Voor het eerst zijn röntgenopnames gemaakt van neon in een metal organic framework. Het edelgas blijkt warempel interactie te vertonen met overgangsmetaalionen, melden Britse en Amerikaanse onderzoekers in Chemical Communications.

Ze suggereren dat je die interactie wellicht kunt gebruiken om een poreus materiaal te maken dat selectief neon absorbeert. Nu is dat edelgas nog schaars: er zit meer dan genoeg van in de atmosfeer maar je krijgt het er niet uit, omdat het chemisch te inert is om ook maar ergens aan te blijven plakken.

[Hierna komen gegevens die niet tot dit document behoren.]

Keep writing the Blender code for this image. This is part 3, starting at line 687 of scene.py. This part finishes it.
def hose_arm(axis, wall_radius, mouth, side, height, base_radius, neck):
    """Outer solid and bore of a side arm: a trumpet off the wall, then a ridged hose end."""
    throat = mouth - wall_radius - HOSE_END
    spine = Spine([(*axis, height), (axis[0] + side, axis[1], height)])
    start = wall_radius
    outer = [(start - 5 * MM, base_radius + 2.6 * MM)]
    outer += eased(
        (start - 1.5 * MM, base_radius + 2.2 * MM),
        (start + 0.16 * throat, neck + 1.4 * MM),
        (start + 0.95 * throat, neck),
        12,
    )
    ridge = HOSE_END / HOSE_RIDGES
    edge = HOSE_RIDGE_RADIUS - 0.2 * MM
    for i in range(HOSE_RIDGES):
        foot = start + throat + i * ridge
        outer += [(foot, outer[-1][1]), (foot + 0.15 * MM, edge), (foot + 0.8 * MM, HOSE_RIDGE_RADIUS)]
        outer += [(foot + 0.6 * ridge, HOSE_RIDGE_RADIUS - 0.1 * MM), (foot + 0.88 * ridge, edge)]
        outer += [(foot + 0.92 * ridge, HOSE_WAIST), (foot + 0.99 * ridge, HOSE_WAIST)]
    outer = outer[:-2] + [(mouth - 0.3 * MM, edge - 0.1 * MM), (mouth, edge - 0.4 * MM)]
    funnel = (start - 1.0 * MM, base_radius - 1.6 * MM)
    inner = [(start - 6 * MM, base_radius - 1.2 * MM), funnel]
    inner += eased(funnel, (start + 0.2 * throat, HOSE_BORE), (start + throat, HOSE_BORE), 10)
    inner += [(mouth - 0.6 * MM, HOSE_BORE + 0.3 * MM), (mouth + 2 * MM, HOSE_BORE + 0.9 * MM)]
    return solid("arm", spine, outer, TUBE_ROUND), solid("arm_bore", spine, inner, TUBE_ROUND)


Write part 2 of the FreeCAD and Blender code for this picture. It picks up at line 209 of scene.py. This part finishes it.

Neon in een MOF persen is op zich niet moeilijk. Maar het geeft nauwelijks een röntgendiffractiesignaal. Dus om bruikbare plaatjes te maken moesten de onderzoekers werken met drukken tot 100 bar, de temperatuur verlagen tot 100 K en een beamline gebruiken van de krachtige Advanced Proton Source van het Argonne-lab in de VS.

Ze hebben het met twee MOF’s geprobeerd: het koperhoudende PCN-200 en het nikkelhoudendeNiMOF-74. In PCN-200 hoopte het edelgas zich alleen maar op in de poriën maar in NiMOF zie je dat het bij voorkeur op bepaalde plekken gaat zitten, zo dicht bij de nikkelionen dat er heel goed sprake kan zijn van enige interactie.

Een extra aanwijzing daarvoor is dat er een zekere hysterese in het systeem zit: verlaag je de druk weer, dan lekken minder neonatomen uit de MOF dan je zou verwachten. Net of ze blijven plakken.

Dankzij dit onderzoek is neon als 95e element uit het periodiek systeem opgenomen in de Cambridge Structural Database (CDS), dé referentiestandaard voor röntgenkristallografie met inmiddels ruim 800.000 datasets. Daar was het de onderzoekers ook deels om te doen: vorig jaar bestond het CDS 50 jaar, en bij het samenstellen van de jubileumreview ontdekten ze tot hun verbazing dat neon er nog niet in stond.

Ze verwachten dat het voorlopig ook de laatste nieuwkomer is: wat rest zijn enkele zware, deels kunstmatige, sterk radioactieve elementen waar je alleen proeven mee kunt doen als je meer veiligheidsmaatregelen neemt dan ze waard zijn.